> _WORK TO BE COMPLETED_:
Give back an exact copy of the lines from the start of the material through the line bearing "return [(middle[0] +". Include both ends and nothing else.

## Start MATERIAL PROVIDED

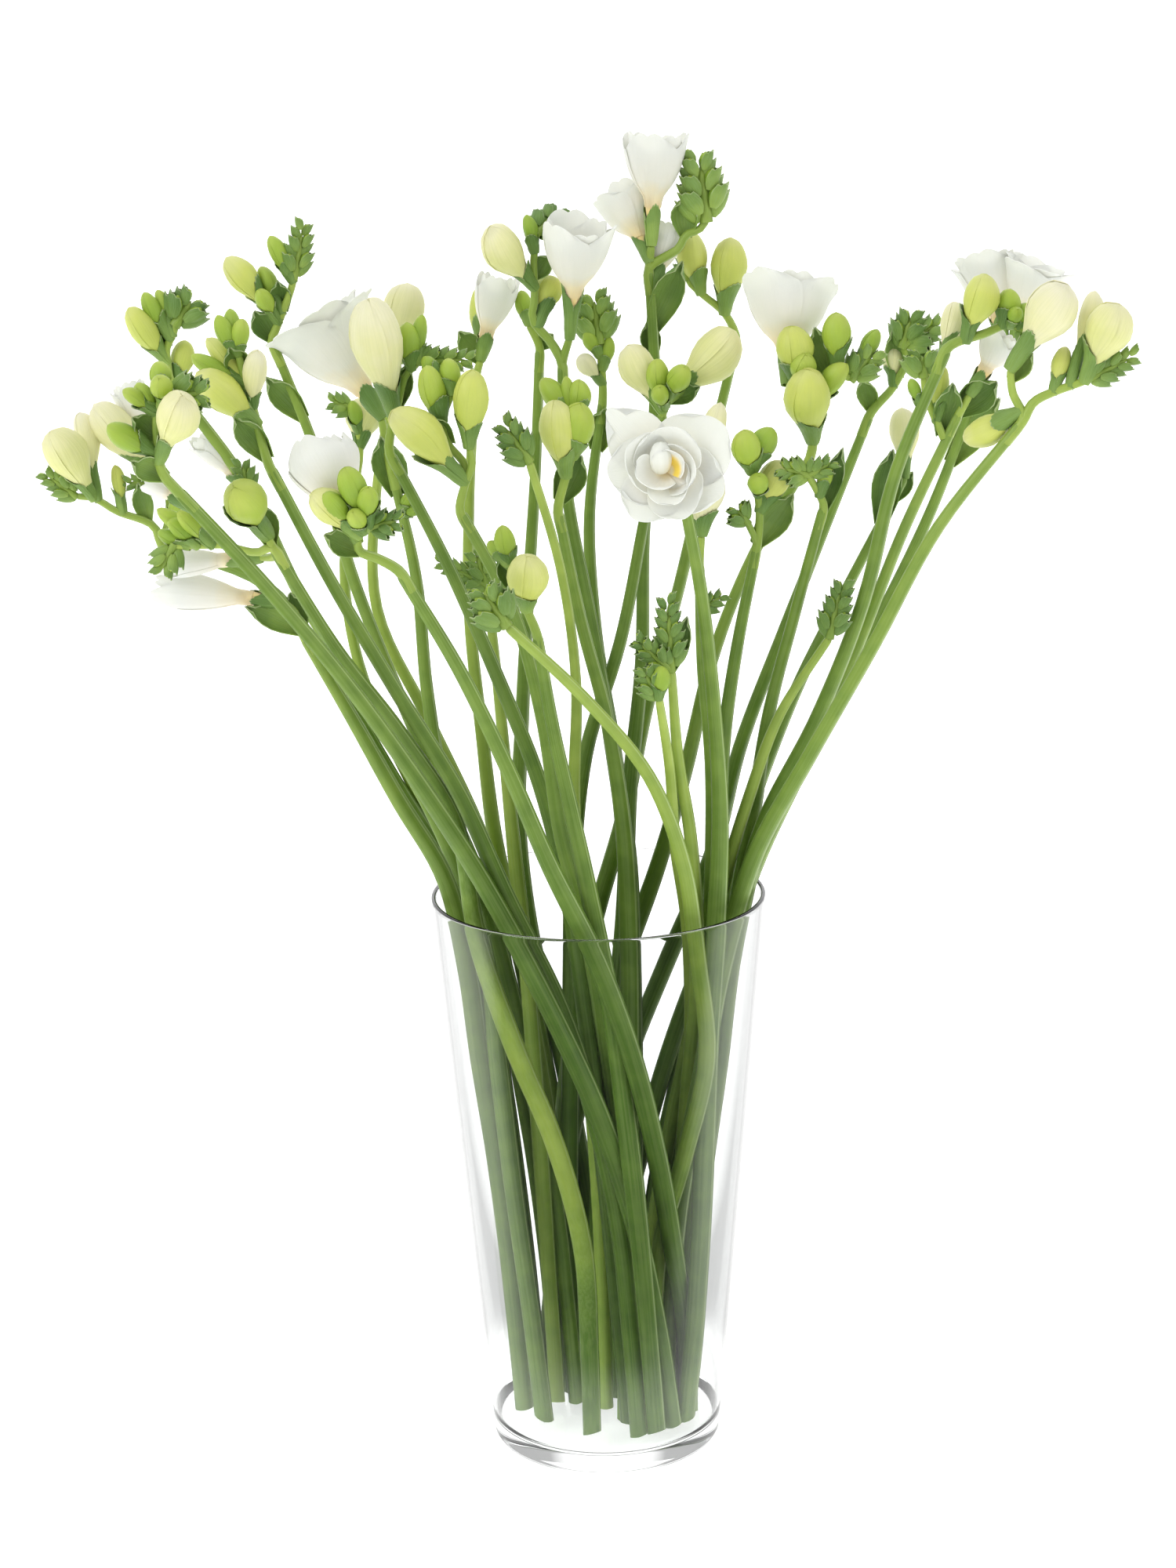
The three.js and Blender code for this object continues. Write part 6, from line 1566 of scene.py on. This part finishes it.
# ---- vase
# In metres: the hollow under the foot, how its edge is rounded, and how the corner inside is.
HOLLOW = 0.0006
FOOT_ROUNDING = 0.0032
WELL_ROUNDING = 0.005
WELL_INSET = 0.0012
# How many degrees the wall leans out, into how many parts it is turned, and how near points are merged.
WALL_LEAN = 5
TURNED_PARTS = 192
MERGED = 0.00002
# Where along a straight side its rings are: close to both ends, so that the long side shades evenly.
SIDE_RINGS = (0.006, 0.02, 0.25, 0.5, 0.75, 0.98, 0.994)


def arc(middle, radius, first, last, steps):
    """Points along an arc, from one angle to another in degrees."""
    turns = np.radians(np.linspace(first, last, steps + 1))
    return [(middle[0] + radius * math.cos(t), middle[1] + radius * math.sin(t)) for t in turns]


def side_rings(start, end):
    """Points along a straight side."""
    start, end = np.array(start), np.array(end)
    return [tuple(start + (end - start) * share) for share in SIDE_RINGS]


def vase_profile(settings):
    """The vase's half section, from its axis under the foot, over the rim, to the axis on its floor."""
    base, rim, wall, floor = settings.base_radius, settings.rim_radius, settings.wall, settings.floor
    lip = wall / 2
    foot = [(0.0, HOLLOW), (base * 0.55, HOLLOW), (base * 0.8, 0.0), (base - FOOT_ROUNDING, 0.0)]
    foot += arc((base - FOOT_ROUNDING, FOOT_ROUNDING), FOOT_ROUNDING, -90, WALL_LEAN, 7)
    edge = arc((rim - lip, settings.height - lip), lip, WALL_LEAN, 180 + WALL_LEAN, 22)
    well = (base - wall - WELL_ROUNDING + WELL_INSET, floor + WELL_ROUNDING)
    bowl = arc(well, WELL_ROUNDING, -WALL_LEAN, -90, 8)
    middle = [(base * 0.4, floor - 0.0001), (0.0, floor - 0.0002)]
    return foot + side_rings(foot[-1], edge[0]) + edge + side_rings(edge[-1], bowl[0]) + bowl + middle


def turned(profile):
    """A closed solid, drawn point by point along its half section and turned round the upright axis."""
    clear_selection()
    bpy.ops.mesh.primitive_plane_add(size=0.001)
    solid = bpy.context.object
    mode("EDIT")
    bpy.ops.mesh.select_mode(type="VERT")
    bpy.ops.mesh.select_all(action="SELECT")
    bpy.ops.mesh.merge(type="CENTER")
    here = Vector((profile[0][0], 0.0, profile[0][1]))
    bpy.ops.transform.translate(value=here)
    for radius, up in profile[1:]:
        there = Vector((radius, 0.0, up))
        bpy.ops.mesh.extrude_region_move(TRANSFORM_OT_translate={"value": there - here})
        here = there
    mode("OBJECT")
    turn = solid.modifiers.new("Turn", "SCREW")
    turn.steps = turn.render_steps = TURNED_PARTS
    turn.use_merge_vertices = True
    turn.merge_threshold = MERGED
    apply_modifiers(solid)
    mode("EDIT")
    bpy.ops.mesh.select_all(action="SELECT")
    bpy.ops.mesh.remove_doubles(threshold=MERGED)
    bpy.ops.mesh.normals_make_consistent(inside=False)
    mode("OBJECT")
    bpy.ops.object.shade_smooth()
    return solid


# ---- stage
# In metres: the square of floor and its middle, how high the backdrop stands on its far edge, how the bend
# between them is rounded, and how far back an edge lies to be the far one.
STAGE_SIZE = 7.0
STAGE_MIDDLE = (0.0, -0.9, -0.0003)
BACKDROP_HEIGHT = 4.5
BEND_RADIUS = 1.0
FAR_EDGE = 3.4
# Each lamp: name, place and size in metres.
LAMPS = [
    ("key_light", (-1.7, -1.3, 1.7), (1.4, 1.8)),
    ("fill_light", (1.9, -1.1, 1.2), (1.2, 1.8)),
    ("top_light", (0.1, 0.4, 2.4), (2.0, 1.6)),
]
LAMPS_AIM = Vector((0, 0, 0.28))
WHITE = (1.0, 1.0, 1.0, 1.0)
NEAR_BLACK = (0.05, 0.05, 0.05, 1.0)
PAPER_GLOW = 0.55


def select_far_edge(floor):
    """Selects the edge of the floor that the backdrop stands on."""
    for edge in floor.data.edges:
        ends = [floor.data.vertices[i].co for i in edge.vertices]
        edge.select = min(end.y for end in ends) > FAR_EDGE and max(end.z for end in ends) < 0.1


def make_floor(colour):
    """The floor and its backdrop, one sheet of paper with a rounded bend."""
    clear_selection()
    bpy.ops.mesh.primitive_plane_add(size=STAGE_SIZE, location=STAGE_MIDDLE)
    floor = bpy.context.object
    floor.name = "floor"
    mode("EDIT")
    bpy.ops.mesh.select_all(action="DESELECT")
    mode("OBJECT")
    select_far_edge(floor)
    mode("EDIT")
    bpy.ops.mesh.select_mode(type="EDGE")
    bpy.ops.mesh.extrude_region_move(TRANSFORM_OT_translate={"value": (0, 0, BACKDROP_HEIGHT)})
    mode("OBJECT")
    select_far_edge(floor)
    mode("EDIT")
    bpy.ops.mesh.bevel(offset=BEND_RADIUS, segments=16, affect="EDGES")
    mode("OBJECT")
    bpy.ops.object.shade_smooth()
    floor.data.materials.append(paper_finish(colour))


def paper_finish(colour):
    """White paper that glows a little. The glass mirrors it dark in front, and shows it darker far aside."""
    paper = Finish("Studio paper")
    across, deep, _ = paper.split(paper.place)
    path = paper.tree.nodes.new("ShaderNodeLightPath")
    behind = paper.maths("SUBTRACT", deep, -STAGE_MIDDLE[1])
    from_axis = paper.maths("ADD", paper.maths("MULTIPLY", behind, behind),
                            paper.maths("MULTIPLY", across, across))
    away = paper.ranged(from_axis, 0.006, 0.016)
    in_front = paper.maths("MULTIPLY", paper.ranged(deep, 0.88, 0.76), away)
    mirrored = paper.maths("MULTIPLY", path.outputs["Glossy Depth"], in_front, clamp=True)
    aside = paper.maths("DIVIDE", paper.maths("ABSOLUTE", across), paper.maths("MAXIMUM", behind, 0.06))
    aside = paper.ranged(aside, 0.2, 0.6)
    bent = paper.maths("MULTIPLY", path.outputs["Transmission Depth"], aside, clamp=True)
    bent = paper.maths("MULTIPLY", paper.maths("MULTIPLY", bent, away), 0.6)
    hidden = paper.maths("MAXIMUM", mirrored, bent)
    shown = paper.maths("SUBTRACT", 1.0, hidden)
    grain = paper.maths("MULTIPLY", noise(paper.tree, paper.place, 3.0, 3.0), 0.04)
    paper.link("Base Color", paper.mixed(hidden, paper.mixed(grain, (*colour, 1.0), WHITE), NEAR_BLACK))
    paper.link("Emission Strength", paper.maths("MULTIPLY", shown, PAPER_GLOW))
    paper.set(Roughness=0.9, Specular_IOR_Level=0.1, Emission_Color=WHITE)
    return paper.material


def make_lamps(powers):
    """Three large soft lamps, turned towards the bouquet."""
    for (name, place, size), power in zip(LAMPS, powers):
        lamp = bpy.data.lights.new(name, "AREA")
        lamp.shape = "RECTANGLE"
        lamp.size, lamp.size_y = size
        lamp.energy = power
        holder = bpy.data.objects.new(name, lamp)
        holder.location = place
        holder.rotation_euler = (LAMPS_AIM - Vector(place)).to_track_quat("-Z", "Y").to_euler()
        bpy.context.scene.collection.objects.link(holder)


def make_surround(strength):
    """Even light from all round, which the glass mirrors less bright on the viewer's side."""
    world = bpy.data.worlds.new("Studio surround")
    bpy.context.scene.world = world
    world.use_nodes = True
    tree = world.node_tree
    back = next(n for n in tree.nodes if n.type == "BACKGROUND")
    coordinates = tree.nodes.new("ShaderNodeTexCoord")
    parts = tree.nodes.new("ShaderNodeSeparateXYZ")
    tree.links.new(coordinates.outputs["Generated"], parts.inputs[0])
    path = tree.nodes.new("ShaderNodeLightPath").outputs
    lighting = path["Is Diffuse Ray"]
    behind = ranged(tree, parts.outputs[1], -0.75, -0.1, 0.5, 1.0)
    clear = maths(tree, "MAXIMUM", path["Is Camera Ray"], path["Is Transmission Ray"])
    bright = maths(tree, "MAXIMUM", clear, behind)
    lit = maths(tree, "MULTIPLY", lighting, strength)
    unlit = maths(tree, "MULTIPLY", maths(tree, "SUBTRACT", 1.0, lighting), bright)
    tree.links.new(maths(tree, "ADD", lit, unlit), back.inputs["Strength"])
    back.inputs["Color"].default_value = WHITE


def make_camera(settings):
    """The camera, and how colours are shown."""
    camera = bpy.data.objects.new("camera", bpy.data.cameras.new("camera"))
    camera.data.lens = settings.lens
    camera.data.sensor_width = 36.0
    camera.data.sensor_fit = "AUTO"
    camera.data.clip_end = 50.0
    pitch = Matrix.Rotation(math.pi / 2 - settings.pitch, 4, "X")
    roll = Matrix.Rotation(settings.roll, 4, "Z")
    camera.matrix_world = Matrix.Translation([c * MM for c in CAMERA_PLACE]) @ pitch @ roll
    scene = bpy.context.scene
    scene.collection.objects.link(camera)
    scene.camera = camera
    scene.view_settings.view_transform = "Standard"
    scene.view_settings.look = "None"


# ---- operators
class Kit:
    """The blanks and finishes that the parts are made from, and the parts of the piece in hand."""

    def __init__(self, settings):
        self.settings = settings
        self.finishes = plant_finishes(settings)
        for name, (across, along) in BLANKS.items():
            setattr(self, name, Blank(across, along))
        self.bodies, self.sheets = [], []

    def put_away(self):
        for name in BLANKS:
            getattr(self, name).put_away()


class BOUQUET_OT_vase(Operator):
    """Make the conical clear glass vase with its thick foot and rounded rim"""

    bl_idname = "bouquet.vase"
    bl_label = "Vase"
    bl_options = {"REGISTER", "UNDO"}

    def execute(self, context):
        settings = context.scene.bouquet.vase
        vase = turned(vase_profile(settings))
        vase.name = vase.data.name = "vase_glass"
        vase.data.materials.clear()
        vase.data.materials.append(glass_finish(settings))
        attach(vase, "root")
        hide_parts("vase")
        return {"FINISHED"}


class BOUQUET_OT_stems(Operator):
    """Make every freesia stem with its spray, and the blooms that stand in their bracts"""

    bl_idname = "bouquet.stems"
    bl_label = "Freesia stems and blooms"
    bl_options = {"REGISTER", "UNDO"}

    def execute(self, context):
        strands = [Strand(row) for row in STEMS]
        settle(strands)
        kit = Kit(context.scene.bouquet)
        for strand in strands:
            for letter, bloom in zip("ab", build_stem(kit, strand)):
                node = strand.name.replace("stem", "bloom") + "_" + letter
                build_bloom(kit, node, BLOOM_WAYS[node], bloom)
        kit.put_away()
        return {"FINISHED"}


class BOUQUET_OT_stage(Operator):
    """Set the white floor and backdrop, the soft lights and the camera"""

    bl_idname = "bouquet.stage"
    bl_label = "Stage"
    bl_options = {"REGISTER", "UNDO"}

    def execute(self, context):
        settings = context.scene.bouquet.stage
        make_floor(settings.floor_colour)
        make_lamps((settings.key, settings.fill, settings.top))
        make_surround(settings.surround)
        make_camera(settings)
        return {"FINISHED"}


class BOUQUET_PT_panel(Panel):
    """Lists the bouquet's pieces and their settings"""

    bl_idname = "BOUQUET_PT_panel"
    bl_label = "Freesia bouquet"
    bl_space_type = "VIEW_3D"
    bl_region_type = "UI"
    bl_category = "Bouquet"

    def draw(self, context):
        settings = context.scene.bouquet
        for operator, groups in ((BOUQUET_OT_vase, (settings.vase,)),
                                 (BOUQUET_OT_stems, (settings.stems, settings.spray)),
                                 (BOUQUET_OT_stage, (settings.stage,))):
            box = self.layout.box()
            box.operator(operator.bl_idname)
            for group in groups:
                for name in group.__annotations__:
                    box.prop(group, name)


CLASSES = (VaseSettings, StemSettings, SpraySettings, StageSettings, BouquetSettings,
           BOUQUET_OT_vase, BOUQUET_OT_stems, BOUQUET_OT_stage, BOUQUET_PT_panel)


def register():
    for item in CLASSES:
        bpy.utils.register_class(item)
    bpy.types.Scene.bouquet = PointerProperty(type=BouquetSettings)


def unregister():
    del bpy.types.Scene.bouquet
    for item in reversed(CLASSES):
        bpy.utils.unregister_class(item)


def main():
    register()
    bpy.ops.bouquet.stage()
    bpy.ops.bouquet.vase()
    bpy.ops.bouquet.stems()


if __name__ == "__main__":
    main()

## End MATERIAL PROVIDED

> _WRITTEN ANSWER_:
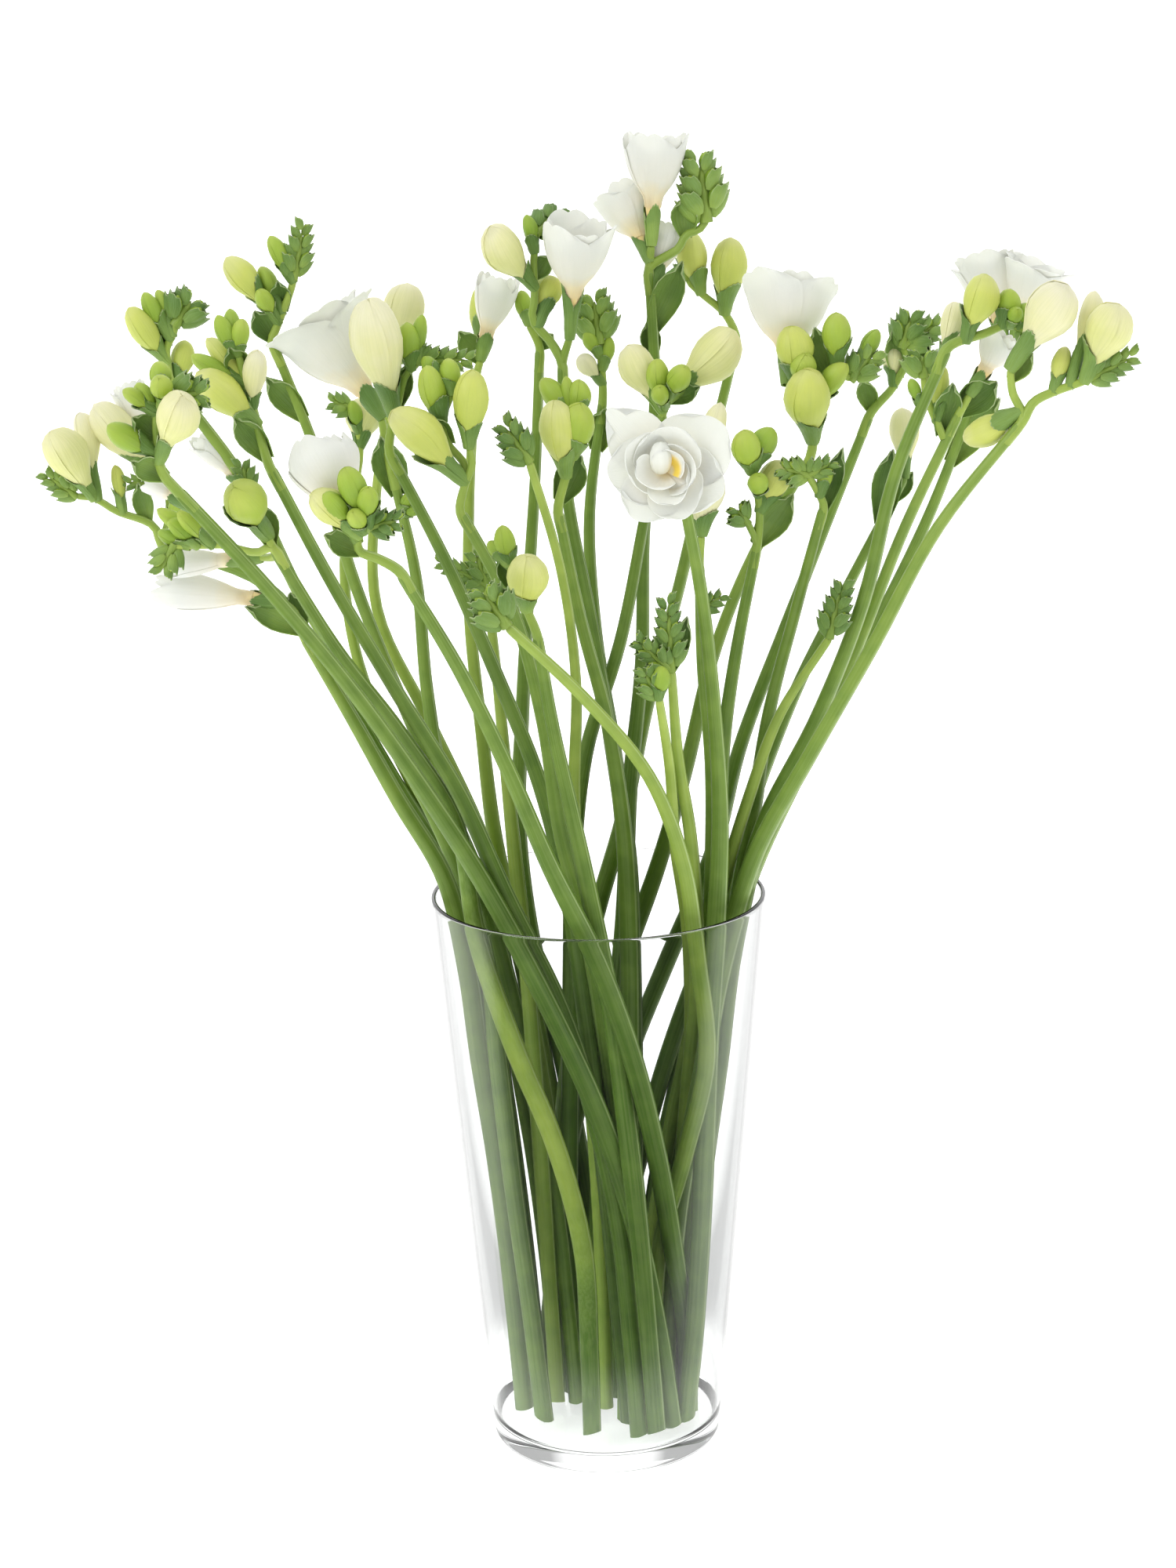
The three.js and Blender code for this object continues. Write part 6, from line 1566 of scene.py on. This part finishes it.
# ---- vase
# In metres: the hollow under the foot, how its edge is rounded, and how the corner inside is.
HOLLOW = 0.0006
FOOT_ROUNDING = 0.0032
WELL_ROUNDING = 0.005
WELL_INSET = 0.0012
# How many degrees the wall leans out, into how many parts it is turned, and how near points are merged.
WALL_LEAN = 5
TURNED_PARTS = 192
MERGED = 0.00002
# Where along a straight side its rings are: close to both ends, so that the long side shades evenly.
SIDE_RINGS = (0.006, 0.02, 0.25, 0.5, 0.75, 0.98, 0.994)


def arc(middle, radius, first, last, steps):
    """Points along an arc, from one angle to another in degrees."""
    turns = np.radians(np.linspace(first, last, steps + 1))
    return [(middle[0] + radius * math.cos(t), middle[1] + radius * math.sin(t)) for t in turns]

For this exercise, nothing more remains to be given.